Chapter 3: Quiz
1. What made Daryl Bem's 2011 precognition paper significant for psychology as a field?
- A) It proved that precognition is real
- B) It demonstrated that standard psychological methods could produce evidence for impossible phenomena
- C) It was rejected by every journal that reviewed it
- D) It was later replicated by multiple independent labs
Answer: B. Bem's paper used standard methods (conventional statistics, p < .05 threshold, university participant pool) to find "evidence" for precognition. This demonstrated that the methods themselves were flawed, not that precognition was real.
2. The Open Science Collaboration (2015) attempted to replicate 100 psychology studies. What percentage produced statistically significant results in the same direction?
- A) 12%
- B) 36%
- C) 64%
- D) 89%
Answer: B. Only 36% of replicated studies produced significant results in the same direction. The average effect size was also about half the size reported in the originals.
3. P-hacking refers to:
- A) Hacking into psychology journal databases
- B) Analyzing data in multiple ways until a significant result is found, then reporting only that result
- C) Deliberately fabricating data to achieve p < .05
- D) Using a p-value threshold that is too lenient
Answer: B. P-hacking is the (often unintentional) practice of exploiting analytical flexibility to find significant results. It includes flexible stopping rules, flexible measures, and selective reporting.
4. HARKing stands for:
- A) Hypothesis Alignment and Research Knowledgebase
- B) Hypothesizing After the Results are Known
- C) Honest Analytical Research Knowledge
- D) High-Accuracy Replication Knowledge
Answer: B. HARKing means forming hypotheses after seeing the data, then writing the paper as if the hypotheses were pre-specified. It turns exploratory findings into seemingly confirmatory ones.
5. What happened when a pre-registered replication of ego depletion was conducted with 23 labs and over 2,000 participants?
- A) The effect replicated strongly
- B) The effect was found only in half the labs
- C) Essentially no ego depletion effect was found
- D) The effect was found to be twice as large as originally reported
Answer: C. The large-scale pre-registered replication found essentially no evidence for the ego depletion effect, undermining one of social psychology's most influential findings.

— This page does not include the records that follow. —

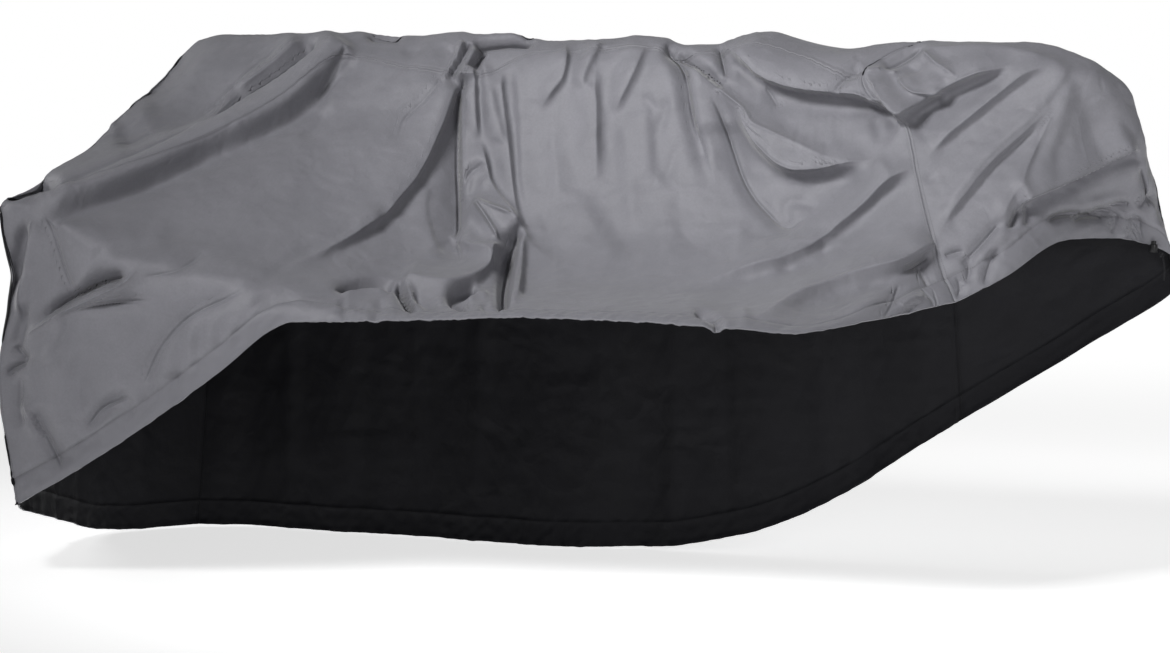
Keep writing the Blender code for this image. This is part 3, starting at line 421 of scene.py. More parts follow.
RIGHT_END_FOLDS = (
    Fold("roll", 7, 30, 24, .25, .20, ((1146, 166), (1128, 128), (1104, 92), (1078, 58))),
    Fold("edge", -5, 24, 24, .25, .25, ((1100, 160), (1092, 130), (1086, 100))),
    Fold("lap", 25, 28, 11, .08, .07, ((1018, 208), (1040, 197), (1062, 187), (1078, 179), (1100, 168),
                                       (1120, 158), (1139, 149))),
    Fold("roll", 7, 9, 24, .15, .10, ((1072, 190), (1098, 180), (1120, 172), (1144, 164))),
    Fold("edge", -6, 9, 9, .20, .20, ((1074, 192), (1080, 182), (1088, 174))),
    Fold("edge", -12, 7, 7, .20, .10, ((1011, 230), (1015, 218), (1021, 206))),
    Fold("edge", -9, 7, 7, .20, .10, ((1029, 226), (1030, 215), (1031, 204))),
    Fold("edge", -13, 7, 7, .20, .20, ((1048, 222), (1064, 214), (1084, 212))),
    Fold("edge", -20, 7, 7, .20, .20, ((1074, 222), (1086, 217), (1097, 216), (1107, 220))),
    Fold("edge", -14, 7, 7, .20, .20, ((1096, 215), (1106, 211), (1117, 214))),
    Fold("edge", -12, 6, 6, .20, .20, ((1111, 208), (1120, 205), (1130, 206))),
    Fold("edge", -12, 8, 8, .20, .20, ((1138, 210), (1148, 200), (1158, 193))),
    Fold("edge", -14, 14, 8, .20, .20, ((1158, 206), (1148, 188), (1141, 166))),
    Fold("edge", 7, 10, 10, .20, .20, ((1082, 206), (1104, 200), (1128, 196))),
    Fold("edge", -9, 7, 7, .20, .20, ((1128, 242), (1132, 229), (1134, 214))),
    Fold("edge", -9, 7, 7, .20, .20, ((1143, 244), (1140, 229), (1138, 216))),
    Fold("edge", -8, 7, 7, .20, .20, ((1111, 234), (1116, 224), (1118, 212))),
    Fold("edge", 7, 7, 7, .20, .20, ((1120, 238), (1124, 226), (1126, 213))),
    Fold("edge", -7, 7, 7, .20, .20, ((1158, 226), (1161, 213), (1160, 199))),
)
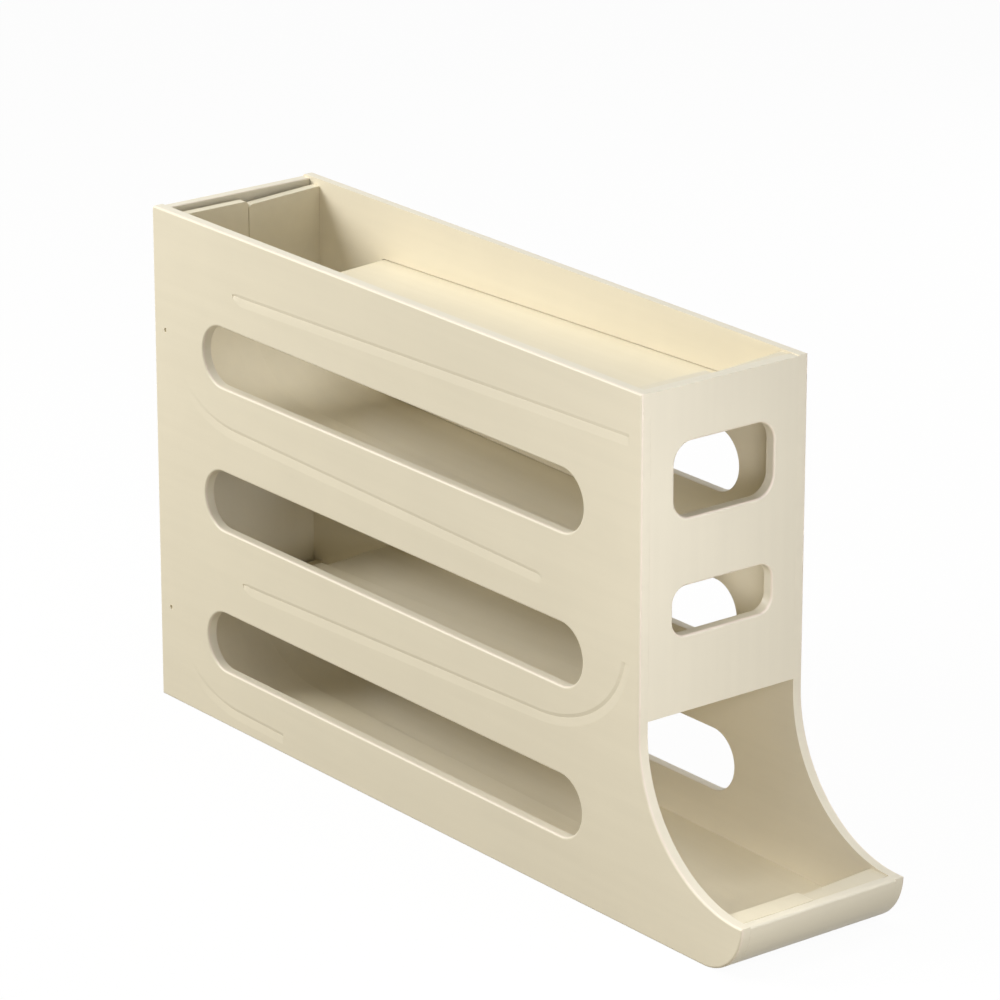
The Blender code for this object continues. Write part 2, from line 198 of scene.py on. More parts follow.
class DispenserTracks(bpy.types.PropertyGroup):
    """Sizes of the four tracks."""
    thickness: length("Thickness", "Thickness of every track", 0.0042)
    fall: length("Fall", "How far the right half falls towards the seam", 0.0018)
    nose: length("Nose", "Radius at a track's free end", 0.0040)
    gap: length("Gap", "Clearance between the two halves and to neighbouring pieces", 0.0003)
    groove: length("Groove", "How deep the tracks seat in the side panels", 0.0017)
    edge: length("Edge", "Rounding of the tracks' edges", 0.0005)
    seam_corner: length("Seam corner", "Radius of a strip's top corner, next to the seam", 0.0020)
    chute: length("Chute", "From the rear face to where a track's rear curve starts", 0.0580)
    curve: length("Curve", "Height of the rear curves", 0.0350)
    levels: lengths("Rear levels", "Rolling height at the rear: bottom, third, second, top",
                    (0.0093, 0.0680, 0.1341, 0.1933))
    front_levels: lengths("Front levels", "Rolling height at the front: bottom, third, second, top",
                          (0.0046, 0.0735, 0.1299, 0.2004))
    setback: length("Strip setback", "From the back panel to the strips of the rear curves", 0.0027)
    top_strip: length("Top strip", "Thickness of the top track's strip up the front wall", 0.0050)
    top_drop: length("Top strip drop", "How far that strip stays below the rim", 0.0010)
    top_fillet: length("Top fillet", "Radius between that strip and the top track", 0.0040)
    second_reach: length("Second front reach", "From the front face to the second track's nose", 0.0600)
    second_drop: length("Second strip drop", "How far the second track stays below the rim", 0.0030)
    third_reach: length("Third front reach", "From the front face to the third track's curve", 0.0634)
    third_curve: length("Third curve", "Height of the third track's front curve", 0.0406)
    third_back: length("Third back reach", "From the rear face to the third track's nose", 0.0620)
    bottom_rise: length("Bottom strip rise", "How far the bottom track stands above its curve", 0.0015)
    lip_shelf: length("Lip shelf", "Flat top of the bottom track behind the lip's wall", 0.0097)
    lip_curve: length("Lip curve", "From the lip's shelf down to the bottom track's ramp", 0.0170)
    lip_drop: length("Lip drop", "How far that shelf stays below the lip's wall", 0.0004)
    bottom_seat: length("Bottom seat", "From the front face to the bottom track's seated edges", 0.2317)
    tongue_drop: length("Tongue drop", "How far the seated edges end below the rear curves", 0.0030)
    third_tongue_drop: length("Third tongue drop", "The same at the third track's front curve", 0.0053)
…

6. Publication bias means that:
- A) Only well-designed studies get published
- B) Journals preferentially publish significant results, creating a biased view of the evidence
- C) All published studies are fraudulent
- D) Researchers deliberately hide their best work
Answer: B. Publication bias is the systematic preference for statistically significant results, which means null findings go unpublished. The published literature overrepresents positive findings relative to the full body of research conducted.
7. The "winner's curse" in small-sample studies means:
- A) The researcher who publishes first gets all the credit
- B) Significant results from small studies tend to overestimate the true effect size
- C) Small samples always produce false results
- D) Only the largest study in a field is worth reading
Answer: B. In low-powered studies, a true effect can only reach significance if the observed effect is inflated by chance variation. This means published effect sizes from small studies are systematically larger than the real effect.
8. Pre-registration addresses which specific problem?
- A) Publication bias
- B) Small sample sizes
- C) P-hacking and HARKing (by committing to hypotheses and analyses before data collection)
- D) The Barnum effect
Answer: C. Pre-registration commits researchers to specific hypotheses and analysis plans before collecting data, eliminating the flexibility that enables p-hacking and HARKing.
9. Which of the following best describes the current status of the Stanford Prison Experiment?
- A) Fully replicated and confirmed
- B) Methodologically compromised: demand effects, selective behavior, small sample, and recently revealed archival problems
- C) Retracted from the published literature
- D) Confirmed by the Abu Ghraib prison abuses
Answer: B. The SPE has been criticized for researcher demand effects (Zimbardo encouraged guard aggression), selective participant behavior (not all guards became cruel), a tiny sample (N=24), and problems revealed by Le Texier's (2018) archival research. It has not been retracted but is widely considered methodologically compromised.
10. The chapter argues that the replication crisis makes psychology more trustworthy because:
- A) All pre-crisis findings have been debunked
- B) The field is now implementing reforms (pre-registration, open data, Registered Reports) that make new findings more reliable
- C) Only post-2015 studies should ever be cited
- D) The crisis proved that psychology was always a pseudoscience
Answer: B. The reforms catalyzed by the crisis — pre-registration, Registered Reports, open data, larger samples, multi-lab replications — have made the field more methodologically rigorous than it was before. A science that checks and corrects its work is more trustworthy than one that doesn't.